Besides, as opposed to parameters (@pytest.mark.parametrize), pytest purposedly does not keep fixtures (@pytest.fixture) in memory, because in general that would just be a waste of memory. Therefore you are currently not able to retrieve fixture values at the end of the session.

Finally, what about other kind of applicative results that you produce during test execution ? There is no current mechanism in pytest to manage that.

With pytest-harvest:

  • you can store all instances of a fixture with @saved_fixture, so that they remain available until the end of the test session. If you're only interested in some aspects of the fixture, you can store "views" instead.

  • you can use the special results_bag fixture to collect interesting results within your tests.

  • you can use the special [session/module]_results_[dct/df] fixtures to easily collect all available data at the end of a session or module, without having to register pytest hooks. The status, duration and parameters of all tests become easily available both as dictionary or pandas dataframe, and your saved fixtures and results are there too.

  • you can create your own variants of the above thanks to the API, for more customized data collection and synthesis.

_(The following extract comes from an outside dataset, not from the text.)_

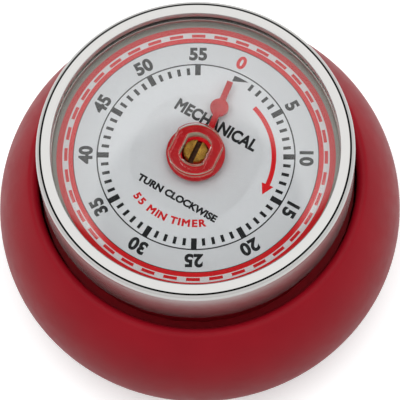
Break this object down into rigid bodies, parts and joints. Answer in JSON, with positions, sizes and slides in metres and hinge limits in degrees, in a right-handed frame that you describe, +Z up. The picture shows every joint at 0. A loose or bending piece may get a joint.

With all that, you can now easily create applicative benchmarks. See pytest-patterns for an example of data science benchmark.

Installing

> pip install pytest_harvest

Usage

a- Collecting fixture instances

Simply use the @saved_fixture decorator on your fixtures to declare that their instances must be saved. By default they are saved in a session-scoped fixture_store fixture that you can therefore grab and inspect in other tests or in any compliant pytest entry point:

import pytest
from pytest_harvest import saved_fixture

@pytest.fixture(params=range(2))
@saved_fixture
def person(request):
    """
    A dummy fixture, parametrized so that it has two instances
    """
    if request.param == 0:
        return "world"
    elif request.param == 1:
        return "self"

def test_foo(person):
    """
    A dummy test, executed for each `person` fixture available
    """
    print('\n   hello, ' + person + ' !')

def test_synthesis(fixture_store):
    """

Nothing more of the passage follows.